* _Problem to work on_
Each line below is to be written out in full, exactly as shown.

* _Data excerpt_

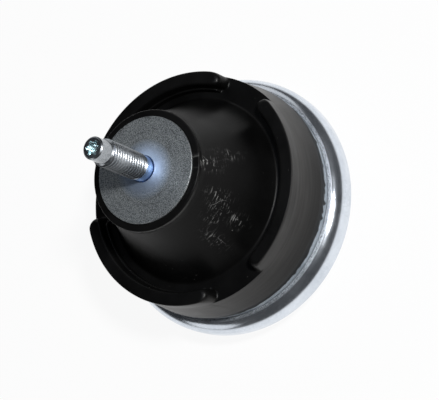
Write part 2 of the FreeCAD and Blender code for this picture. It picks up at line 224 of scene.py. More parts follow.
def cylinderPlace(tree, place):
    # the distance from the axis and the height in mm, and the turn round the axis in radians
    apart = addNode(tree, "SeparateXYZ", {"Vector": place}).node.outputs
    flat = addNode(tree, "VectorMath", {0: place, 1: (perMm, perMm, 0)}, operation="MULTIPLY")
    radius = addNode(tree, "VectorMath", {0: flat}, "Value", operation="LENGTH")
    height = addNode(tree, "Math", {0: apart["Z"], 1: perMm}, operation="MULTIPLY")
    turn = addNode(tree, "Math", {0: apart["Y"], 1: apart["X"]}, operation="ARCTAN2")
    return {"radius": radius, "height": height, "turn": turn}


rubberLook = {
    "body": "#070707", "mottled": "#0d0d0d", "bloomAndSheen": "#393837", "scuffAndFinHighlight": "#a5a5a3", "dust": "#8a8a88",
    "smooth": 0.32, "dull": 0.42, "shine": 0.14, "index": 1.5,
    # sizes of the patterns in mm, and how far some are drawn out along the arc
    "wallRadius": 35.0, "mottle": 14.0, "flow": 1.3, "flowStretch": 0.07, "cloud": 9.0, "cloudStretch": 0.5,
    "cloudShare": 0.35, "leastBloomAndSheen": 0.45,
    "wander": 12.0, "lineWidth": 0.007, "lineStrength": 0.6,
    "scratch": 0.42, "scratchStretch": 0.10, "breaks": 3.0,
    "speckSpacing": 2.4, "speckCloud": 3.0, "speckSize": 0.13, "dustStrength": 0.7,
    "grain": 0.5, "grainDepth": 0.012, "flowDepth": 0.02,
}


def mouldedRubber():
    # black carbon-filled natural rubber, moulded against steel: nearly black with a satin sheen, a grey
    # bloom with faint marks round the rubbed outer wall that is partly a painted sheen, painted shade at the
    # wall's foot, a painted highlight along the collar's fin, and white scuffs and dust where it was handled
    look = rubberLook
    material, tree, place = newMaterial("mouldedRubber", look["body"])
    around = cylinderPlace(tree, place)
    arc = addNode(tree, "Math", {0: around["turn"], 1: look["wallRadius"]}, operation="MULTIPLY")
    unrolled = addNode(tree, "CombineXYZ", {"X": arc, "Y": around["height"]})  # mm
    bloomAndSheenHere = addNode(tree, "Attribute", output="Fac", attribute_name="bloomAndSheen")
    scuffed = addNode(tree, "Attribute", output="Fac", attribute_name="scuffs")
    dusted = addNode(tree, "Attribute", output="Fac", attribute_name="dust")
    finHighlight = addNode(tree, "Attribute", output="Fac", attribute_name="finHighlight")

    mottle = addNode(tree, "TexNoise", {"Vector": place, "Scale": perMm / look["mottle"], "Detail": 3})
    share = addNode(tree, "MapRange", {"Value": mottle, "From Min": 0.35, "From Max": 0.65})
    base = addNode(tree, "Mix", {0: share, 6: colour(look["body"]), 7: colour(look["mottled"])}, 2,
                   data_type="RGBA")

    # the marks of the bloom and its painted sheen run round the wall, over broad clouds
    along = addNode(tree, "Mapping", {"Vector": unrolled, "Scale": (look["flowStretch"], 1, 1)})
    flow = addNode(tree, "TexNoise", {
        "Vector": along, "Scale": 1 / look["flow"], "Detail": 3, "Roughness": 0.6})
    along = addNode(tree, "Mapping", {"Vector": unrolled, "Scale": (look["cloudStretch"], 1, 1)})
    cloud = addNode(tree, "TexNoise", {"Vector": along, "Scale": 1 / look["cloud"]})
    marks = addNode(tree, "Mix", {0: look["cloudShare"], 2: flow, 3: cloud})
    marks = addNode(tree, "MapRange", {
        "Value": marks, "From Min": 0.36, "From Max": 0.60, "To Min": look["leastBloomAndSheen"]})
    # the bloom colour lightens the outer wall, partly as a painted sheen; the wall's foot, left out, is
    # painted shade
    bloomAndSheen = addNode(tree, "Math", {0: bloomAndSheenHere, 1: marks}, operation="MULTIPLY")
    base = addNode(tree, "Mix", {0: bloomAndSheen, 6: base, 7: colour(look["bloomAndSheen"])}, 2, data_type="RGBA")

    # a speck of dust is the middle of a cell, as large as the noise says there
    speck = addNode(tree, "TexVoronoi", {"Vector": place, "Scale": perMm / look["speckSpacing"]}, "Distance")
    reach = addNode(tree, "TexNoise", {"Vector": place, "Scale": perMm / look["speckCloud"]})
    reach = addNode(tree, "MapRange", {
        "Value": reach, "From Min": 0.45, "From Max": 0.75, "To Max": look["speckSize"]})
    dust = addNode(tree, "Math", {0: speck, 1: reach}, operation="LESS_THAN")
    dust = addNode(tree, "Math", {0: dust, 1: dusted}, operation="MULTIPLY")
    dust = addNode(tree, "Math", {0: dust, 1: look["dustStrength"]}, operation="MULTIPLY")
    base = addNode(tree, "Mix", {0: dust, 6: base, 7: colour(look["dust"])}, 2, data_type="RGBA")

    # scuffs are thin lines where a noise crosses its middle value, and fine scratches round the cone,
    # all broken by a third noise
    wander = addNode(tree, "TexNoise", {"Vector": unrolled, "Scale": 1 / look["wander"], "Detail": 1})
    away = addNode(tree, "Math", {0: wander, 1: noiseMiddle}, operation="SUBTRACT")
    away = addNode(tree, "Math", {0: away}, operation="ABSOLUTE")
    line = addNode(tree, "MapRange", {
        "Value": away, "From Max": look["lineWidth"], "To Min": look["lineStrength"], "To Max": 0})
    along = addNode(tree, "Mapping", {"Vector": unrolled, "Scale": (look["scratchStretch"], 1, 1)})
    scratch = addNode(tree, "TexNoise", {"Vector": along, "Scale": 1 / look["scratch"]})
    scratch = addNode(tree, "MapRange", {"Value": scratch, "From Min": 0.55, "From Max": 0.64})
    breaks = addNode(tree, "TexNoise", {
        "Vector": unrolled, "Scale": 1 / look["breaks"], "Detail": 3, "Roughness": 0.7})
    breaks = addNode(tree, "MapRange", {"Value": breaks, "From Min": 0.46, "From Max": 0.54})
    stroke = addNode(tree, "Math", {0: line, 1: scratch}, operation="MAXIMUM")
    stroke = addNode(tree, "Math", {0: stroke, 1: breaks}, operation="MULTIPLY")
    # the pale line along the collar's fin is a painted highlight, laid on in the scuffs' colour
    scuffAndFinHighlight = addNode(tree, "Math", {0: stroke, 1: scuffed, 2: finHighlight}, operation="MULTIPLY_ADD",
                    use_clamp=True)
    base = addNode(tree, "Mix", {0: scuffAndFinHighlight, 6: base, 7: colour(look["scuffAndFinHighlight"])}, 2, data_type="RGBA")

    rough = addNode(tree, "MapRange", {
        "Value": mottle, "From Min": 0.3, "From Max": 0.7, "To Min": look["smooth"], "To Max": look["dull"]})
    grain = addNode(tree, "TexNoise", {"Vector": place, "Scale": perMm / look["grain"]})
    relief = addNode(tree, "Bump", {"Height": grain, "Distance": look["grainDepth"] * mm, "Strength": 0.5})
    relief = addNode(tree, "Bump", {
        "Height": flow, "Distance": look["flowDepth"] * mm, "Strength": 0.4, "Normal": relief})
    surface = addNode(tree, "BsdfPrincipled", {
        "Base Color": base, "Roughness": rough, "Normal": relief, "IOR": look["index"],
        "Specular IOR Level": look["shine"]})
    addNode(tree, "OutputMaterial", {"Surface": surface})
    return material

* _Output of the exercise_
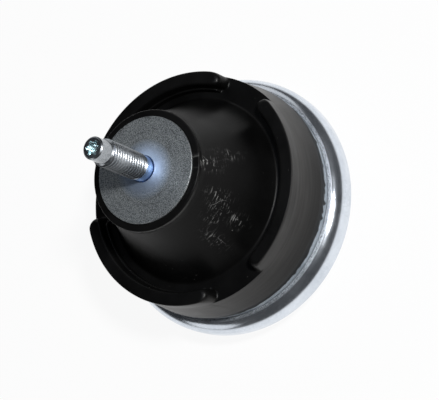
Write part 2 of the FreeCAD and Blender code for this picture. It picks up at line 224 of scene.py. More parts follow.
def cylinderPlace(tree, place):
    # the distance from the axis and the height in mm, and the turn round the axis in radians
    apart = addNode(tree, "SeparateXYZ", {"Vector": place}).node.outputs
    flat = addNode(tree, "VectorMath", {0: place, 1: (perMm, perMm, 0)}, operation="MULTIPLY")
    radius = addNode(tree, "VectorMath", {0: flat}, "Value", operation="LENGTH")
    height = addNode(tree, "Math", {0: apart["Z"], 1: perMm}, operation="MULTIPLY")
    turn = addNode(tree, "Math", {0: apart["Y"], 1: apart["X"]}, operation="ARCTAN2")
    return {"radius": radius, "height": height, "turn": turn}


rubberLook = {
    "body": "#070707", "mottled": "#0d0d0d", "bloomAndSheen": "#393837", "scuffAndFinHighlight": "#a5a5a3", "dust": "#8a8a88",
    "smooth": 0.32, "dull": 0.42, "shine": 0.14, "index": 1.5,
    # sizes of the patterns in mm, and how far some are drawn out along the arc
    "wallRadius": 35.0, "mottle": 14.0, "flow": 1.3, "flowStretch": 0.07, "cloud": 9.0, "cloudStretch": 0.5,
    "cloudShare": 0.35, "leastBloomAndSheen": 0.45,
    "wander": 12.0, "lineWidth": 0.007, "lineStrength": 0.6,
    "scratch": 0.42, "scratchStretch": 0.10, "breaks": 3.0,
    "speckSpacing": 2.4, "speckCloud": 3.0, "speckSize": 0.13, "dustStrength": 0.7,
    "grain": 0.5, "grainDepth": 0.012, "flowDepth": 0.02,
}


def mouldedRubber():
    # black carbon-filled natural rubber, moulded against steel: nearly black with a satin sheen, a grey
    # bloom with faint marks round the rubbed outer wall that is partly a painted sheen, painted shade at the
    # wall's foot, a painted highlight along the collar's fin, and white scuffs and dust where it was handled
    look = rubberLook
    material, tree, place = newMaterial("mouldedRubber", look["body"])
    around = cylinderPlace(tree, place)
    arc = addNode(tree, "Math", {0: around["turn"], 1: look["wallRadius"]}, operation="MULTIPLY")
    unrolled = addNode(tree, "CombineXYZ", {"X": arc, "Y": around["height"]})  # mm
    bloomAndSheenHere = addNode(tree, "Attribute", output="Fac", attribute_name="bloomAndSheen")
    scuffed = addNode(tree, "Attribute", output="Fac", attribute_name="scuffs")
    dusted = addNode(tree, "Attribute", output="Fac", attribute_name="dust")
    finHighlight = addNode(tree, "Attribute", output="Fac", attribute_name="finHighlight")

    mottle = addNode(tree, "TexNoise", {"Vector": place, "Scale": perMm / look["mottle"], "Detail": 3})
    share = addNode(tree, "MapRange", {"Value": mottle, "From Min": 0.35, "From Max": 0.65})
    base = addNode(tree, "Mix", {0: share, 6: colour(look["body"]), 7: colour(look["mottled"])}, 2,
                   data_type="RGBA")

    # the marks of the bloom and its painted sheen run round the wall, over broad clouds
    along = addNode(tree, "Mapping", {"Vector": unrolled, "Scale": (look["flowStretch"], 1, 1)})
    flow = addNode(tree, "TexNoise", {
        "Vector": along, "Scale": 1 / look["flow"], "Detail": 3, "Roughness": 0.6})
    along = addNode(tree, "Mapping", {"Vector": unrolled, "Scale": (look["cloudStretch"], 1, 1)})
    cloud = addNode(tree, "TexNoise", {"Vector": along, "Scale": 1 / look["cloud"]})
    marks = addNode(tree, "Mix", {0: look["cloudShare"], 2: flow, 3: cloud})
    marks = addNode(tree, "MapRange", {
        "Value": marks, "From Min": 0.36, "From Max": 0.60, "To Min": look["leastBloomAndSheen"]})
    # the bloom colour lightens the outer wall, partly as a painted sheen; the wall's foot, left out, is
    # painted shade
    bloomAndSheen = addNode(tree, "Math", {0: bloomAndSheenHere, 1: marks}, operation="MULTIPLY")
    base = addNode(tree, "Mix", {0: bloomAndSheen, 6: base, 7: colour(look["bloomAndSheen"])}, 2, data_type="RGBA")

    # a speck of dust is the middle of a cell, as large as the noise says there
    speck = addNode(tree, "TexVoronoi", {"Vector": place, "Scale": perMm / look["speckSpacing"]}, "Distance")
    reach = addNode(tree, "TexNoise", {"Vector": place, "Scale": perMm / look["speckCloud"]})
    reach = addNode(tree, "MapRange", {
        "Value": reach, "From Min": 0.45, "From Max": 0.75, "To Max": look["speckSize"]})
    dust = addNode(tree, "Math", {0: speck, 1: reach}, operation="LESS_THAN")
    dust = addNode(tree, "Math", {0: dust, 1: dusted}, operation="MULTIPLY")
    dust = addNode(tree, "Math", {0: dust, 1: look["dustStrength"]}, operation="MULTIPLY")
    base = addNode(tree, "Mix", {0: dust, 6: base, 7: colour(look["dust"])}, 2, data_type="RGBA")

    # scuffs are thin lines where a noise crosses its middle value, and fine scratches round the cone,
    # all broken by a third noise
    wander = addNode(tree, "TexNoise", {"Vector": unrolled, "Scale": 1 / look["wander"], "Detail": 1})
    away = addNode(tree, "Math", {0: wander, 1: noiseMiddle}, operation="SUBTRACT")
    away = addNode(tree, "Math", {0: away}, operation="ABSOLUTE")
    line = addNode(tree, "MapRange", {
        "Value": away, "From Max": look["lineWidth"], "To Min": look["lineStrength"], "To Max": 0})
    along = addNode(tree, "Mapping", {"Vector": unrolled, "Scale": (look["scratchStretch"], 1, 1)})
    scratch = addNode(tree, "TexNoise", {"Vector": along, "Scale": 1 / look["scratch"]})
    scratch = addNode(tree, "MapRange", {"Value": scratch, "From Min": 0.55, "From Max": 0.64})
    breaks = addNode(tree, "TexNoise", {
        "Vector": unrolled, "Scale": 1 / look["breaks"], "Detail": 3, "Roughness": 0.7})
    breaks = addNode(tree, "MapRange", {"Value": breaks, "From Min": 0.46, "From Max": 0.54})
    stroke = addNode(tree, "Math", {0: line, 1: scratch}, operation="MAXIMUM")
    stroke = addNode(tree, "Math", {0: stroke, 1: breaks}, operation="MULTIPLY")
    # the pale line along the collar's fin is a painted highlight, laid on in the scuffs' colour
    scuffAndFinHighlight = addNode(tree, "Math", {0: stroke, 1: scuffed, 2: finHighlight}, operation="MULTIPLY_ADD",
                    use_clamp=True)
    base = addNode(tree, "Mix", {0: scuffAndFinHighlight, 6: base, 7: colour(look["scuffAndFinHighlight"])}, 2, data_type="RGBA")

    rough = addNode(tree, "MapRange", {
        "Value": mottle, "From Min": 0.3, "From Max": 0.7, "To Min": look["smooth"], "To Max": look["dull"]})
    grain = addNode(tree, "TexNoise", {"Vector": place, "Scale": perMm / look["grain"]})
    relief = addNode(tree, "Bump", {"Height": grain, "Distance": look["grainDepth"] * mm, "Strength": 0.5})
    relief = addNode(tree, "Bump", {
        "Height": flow, "Distance": look["flowDepth"] * mm, "Strength": 0.4, "Normal": relief})
    surface = addNode(tree, "BsdfPrincipled", {
        "Base Color": base, "Roughness": rough, "Normal": relief, "IOR": look["index"],
        "Specular IOR Level": look["shine"]})
    addNode(tree, "OutputMaterial", {"Surface": surface})
    return material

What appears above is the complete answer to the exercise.